*The problem*.
Output only the span of lines that begins at the line containing "obj.matrix_world = Matrix.Identity(4)" and ends at the last line of the data, both included, exactly as they appear.
· · ·
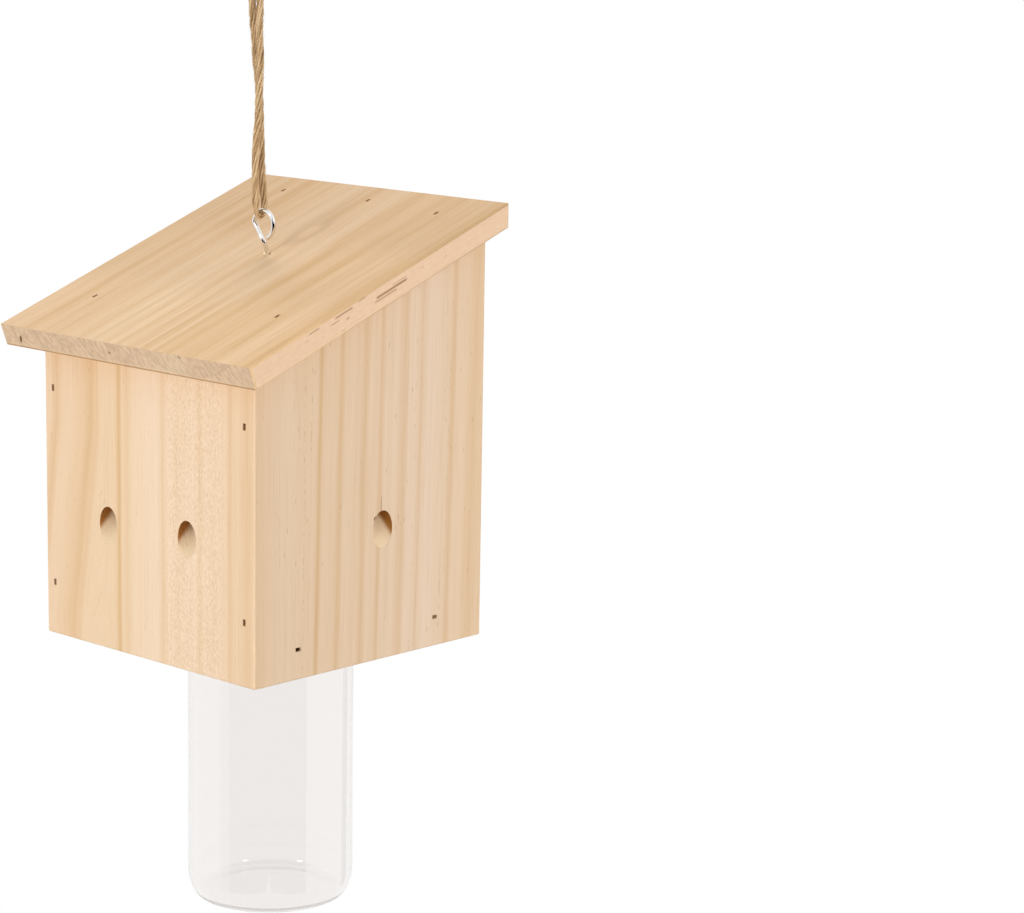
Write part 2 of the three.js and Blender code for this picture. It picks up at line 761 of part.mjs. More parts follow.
// Lid, upside down under the floor
const jarRadius = jarDiameter / 2;
const lidOuter = lidInner + lidWall;
const lidCrest = lidInner - threadDepth + threadCrestShy;
const lidGeometry = turned([
  [passageRadius, lidUnder],
  [lidInner, lidUnder],
  [lidInner, lidBottom],
  [lidOuter, lidBottom],
  [lidOuter, lidTop - lidEdgeRadius],
  [lidOuter - lidEdgeRadius * 0.3, lidTop - lidEdgeRadius * 0.3],
  [lidOuter - lidEdgeRadius, lidTop],
  [passageRadius, lidTop],
  [passageRadius, lidUnder],
], roundSides);
const ridgeStep = (threadRootWidth + threadCrestWidth) / 2 + threadSideGap;
const lidRidge = helicalRidge({
  wall: lidInner,
  crest: lidCrest,
  rootWidth: threadRootWidth,
  crestWidth: threadCrestWidth,
  pitch: threadPitch,
  firstTurn: -lidThreadTurns * 0.4,
  lastTurn: lidThreadTurns * 0.6,
  height: -threadDrop - ridgeStep,
  seat: ridgeSeat,
});
let lidSolid = solidFrom(lidGeometry).add(solidFrom(lidRidge));
lidSolid = cutFrom(lidSolid, screwSpots.map(([across, back]) => solidFrom(rod(
  lidScrewShankRadius + bradClearance,
  new THREE.Vector3(across, back - jarBack, lidBottom),
  new THREE.Vector3(across, back - jarBack, lidTop + cutOverrun),
  smallSides,
))));
const lidPiece = addPiece('jar_lid', geometryFrom(lidSolid), lidPlastic);
lidPiece.position.set(0, jarBack, 0);

// Lid screws, driven up from inside the lid
const slotReach = lidScrewHeadRadius * 0.7;
const screwNames = [
  'lid_screw_back_right',
  'lid_screw_back_left',
  'lid_screw_front_left',
  'lid_screw_front_right',
];
screwSpots.forEach(([across, back], index) => {
  const headLow = -seamGap - lidScrewHeadHeight;
  const slots = [[slotReach, lidScrewSlot / 2], [lidScrewSlot / 2, slotReach]].map(([halfX, halfY]) => (
    solidFrom(block(
      new THREE.Vector3(-halfX, -halfY, headLow - cutOverrun),
      new THREE.Vector3(halfX, halfY, headLow + lidScrewSlotDepth),
    ))
  ));
  const screw = cutFrom(solidFrom(turned(screwProfile(0), smallSides)), slots);
  const piece = addPiece(screwNames[index], geometryFrom(screw), nickel);
  piece.position.set(across, back, lidUnder);
});

// Liner between the lid and the rim
const rimInner = jarNeckRadius - jarNeckWall;
const linerTop = lidUnder - seamGap;
const linerBottom = linerTop - linerThickness;
const linerPiece = addPiece('lid_liner', turned([
  [linerInner, linerBottom],
  [linerOuter, linerBottom],
  [linerOuter, linerTop],
  [linerInner, linerTop],
  [linerInner, linerBottom],
], roundSides), linerFoam);
linerPiece.position.set(0, jarBack, 0);

// Jar: pushed-up base, rounded heel, straight wall, shoulder, threaded neck
const rimTop = linerBottom - seamGap;
const footRadius = jarRadius - jarHeelWidth;
const jarOuterProfile = [
  [0, -jarBottomDrop + jarPushUp],
  [footRadius * 0.55, -jarBottomDrop + jarPushUp * 0.8],
  [footRadius - jarPushUpEdge, -jarBottomDrop + jarPushUp * 0.3],
  [footRadius - jarPushUpEdge * 0.3, -jarBottomDrop + jarPushUp * 0.04],
  [footRadius, -jarBottomDrop],
];
const jarInnerHeel = [];
for (let step = 1; step <= curveSteps; step += 1) {
  const angle = step / curveSteps * quarterTurn;
  jarOuterProfile.push([
    footRadius + Math.sin(angle) * jarHeelWidth,
    -jarBottomDrop + jarHeelHeight - Math.cos(angle) * jarHeelHeight,
  ]);
}
const innerHeelWidth = jarHeelWidth - jarWall;
const innerHeelHeight = jarHeelHeight - jarWall;
for (let step = 0; step <= curveSteps; step += 1) {
  const angle = step / curveSteps * quarterTurn;
  jarInnerHeel.push([
    footRadius + Math.sin(angle) * innerHeelWidth,
    -jarBottomDrop + jarHeelHeight - Math.cos(angle) * innerHeelHeight,
  ]);
}
const shoulderHeight = jarShoulderBottomDrop - jarNeckBottomDrop;
const shoulderOuter = [];
const shoulderInner = [];
for (let step = 0; step <= curveSteps; step += 1) {
  const angle = step / curveSteps * quarterTurn;
  shoulderOuter.push([
    jarNeckRadius + (jarRadius - jarNeckRadius) * Math.cos(angle),
    -jarShoulderBottomDrop + shoulderHeight * Math.sin(angle),
  ]);
  shoulderInner.push([
    rimInner + (jarRadius - jarWall - rimInner) * Math.cos(angle),
    -jarShoulderBottomDrop + (shoulderHeight - jarWall) * Math.sin(angle),
  ]);
}
const jarProfile = [
  ...jarOuterProfile,
  ...shoulderOuter,
  [jarNeckRadius, rimTop - seamGap],
  [jarNeckRadius - seamGap, rimTop],
  [rimInner + seamGap, rimTop],
  [rimInner, rimTop - seamGap],
  ...shoulderInner.reverse(),
  ...jarInnerHeel.reverse(),
  [footRadius - jarPushUpEdge * 0.3, -jarBottomDrop + jarPushUp * 0.04 + jarWall],
  [footRadius - jarPushUpEdge, -jarBottomDrop + jarPushUp * 0.3 + jarWall],
  [footRadius * 0.55, -jarBottomDrop + jarPushUp * 0.8 + jarWall],
  [0, -jarBottomDrop + jarPushUp + jarWall],
];
const jarRidge = helicalRidge({
  wall: jarNeckRadius,
  crest: crestRadius,
  rootWidth: threadRootWidth,
  crestWidth: threadCrestWidth,
  pitch: threadPitch,
  firstTurn: 0,
  lastTurn: jarThreadTurns,
  height: -threadDrop,
  seat: ridgeSeat,
});
const jarSolid = solidFrom(turned(jarProfile, roundSides)).add(solidFrom(jarRidge));
const jarPiece = addPiece('jar', geometryFrom(jarSolid), clearPlastic);
jarPiece.position.set(0, jarBack, 0);

// The hook bears under the top of the loop
const hookPoint = new THREE.Vector3(knotMiddle.x, knotMiddle.y, loopTop - twineRadius);
house.position.copy(hookPoint).negate();
house.updateMatrixWorld(true);

function say(name, point) {
  console.log(name, point.toArray().map((value) => Number(value.toFixed(3))).join(' '));
}
say('box origin in the part frame', house.position);
say('pivot at the ring wire', twineContact.clone().add(house.position));
say('knot', knotMiddle.clone().add(house.position));
say('eye base', roofEye.clone().add(house.position));
say('ring centre', ringCentre.clone().add(house.position));

export default part;
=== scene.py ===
# Carpenter bee trap: pine box, jute twine, screw eye and a clear jar
import math
import random
import bmesh
import bpy
from mathutils import Matrix, Vector


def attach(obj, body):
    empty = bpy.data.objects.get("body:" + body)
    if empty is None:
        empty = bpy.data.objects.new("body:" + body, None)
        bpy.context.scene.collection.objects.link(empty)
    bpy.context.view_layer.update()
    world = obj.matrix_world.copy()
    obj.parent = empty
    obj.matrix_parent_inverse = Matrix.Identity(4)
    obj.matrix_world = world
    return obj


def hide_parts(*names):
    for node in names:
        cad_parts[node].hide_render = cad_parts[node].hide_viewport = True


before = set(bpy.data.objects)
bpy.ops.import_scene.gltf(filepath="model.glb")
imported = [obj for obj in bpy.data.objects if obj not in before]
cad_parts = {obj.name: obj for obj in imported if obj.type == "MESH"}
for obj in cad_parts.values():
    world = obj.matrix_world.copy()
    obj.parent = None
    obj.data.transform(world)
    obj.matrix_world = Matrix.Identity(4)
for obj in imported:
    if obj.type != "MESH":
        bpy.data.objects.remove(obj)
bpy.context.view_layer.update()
mm = 0.001
boxOrigin = Vector((6.54, -0.099, -332.161))  # middle of the box's foot, mm in the frame
house = {
    "half": 70,  # half the box's width and depth, mm
    "board": 10,
    "front": 137,  # height of the front board
    "roofThickness": 10.4,
}
slope = math.radians(20)
roofNormal = Vector((0, -math.sin(slope), math.cos(slope)))
roofFront = -84.5  # the front end of the roof's top face, mm


def place(x, y, z):  # mm from the box's foot to metres in the frame
    return (Vector((x, y, z)) + boxOrigin) * mm


def roofTop(y):  # height of the roof's top face at y, mm
    return house["front"] + (y + house["half"]) * math.tan(slope) + house["roofThickness"] / math.cos(slope)


def roundPoint(middle, degrees, reach, height=0):  # reach and turn about the upright through middle
    angle = math.radians(degrees)
    return Vector((middle[0] + math.cos(angle) * reach, middle[1] + math.sin(angle) * reach, height))


# camera
camera = {
    "place": (1017.4, -933.4, 358.1),
    "azimuth": 42.8,
    "pitch": 11.242,
    "roll": 1.012,
    "lens": 108.56,
}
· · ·
*Complete output*.
    obj.matrix_world = Matrix.Identity(4)
for obj in imported:
    if obj.type != "MESH":
        bpy.data.objects.remove(obj)
bpy.context.view_layer.update()
mm = 0.001
boxOrigin = Vector((6.54, -0.099, -332.161))  # middle of the box's foot, mm in the frame
house = {
    "half": 70,  # half the box's width and depth, mm
    "board": 10,
    "front": 137,  # height of the front board
    "roofThickness": 10.4,
}
slope = math.radians(20)
roofNormal = Vector((0, -math.sin(slope), math.cos(slope)))
roofFront = -84.5  # the front end of the roof's top face, mm


def place(x, y, z):  # mm from the box's foot to metres in the frame
    return (Vector((x, y, z)) + boxOrigin) * mm


def roofTop(y):  # height of the roof's top face at y, mm
    return house["front"] + (y + house["half"]) * math.tan(slope) + house["roofThickness"] / math.cos(slope)


def roundPoint(middle, degrees, reach, height=0):  # reach and turn about the upright through middle
    angle = math.radians(degrees)
    return Vector((middle[0] + math.cos(angle) * reach, middle[1] + math.sin(angle) * reach, height))


# camera
camera = {
    "place": (1017.4, -933.4, 358.1),
    "azimuth": 42.8,
    "pitch": 11.242,
    "roll": 1.012,
    "lens": 108.56,
}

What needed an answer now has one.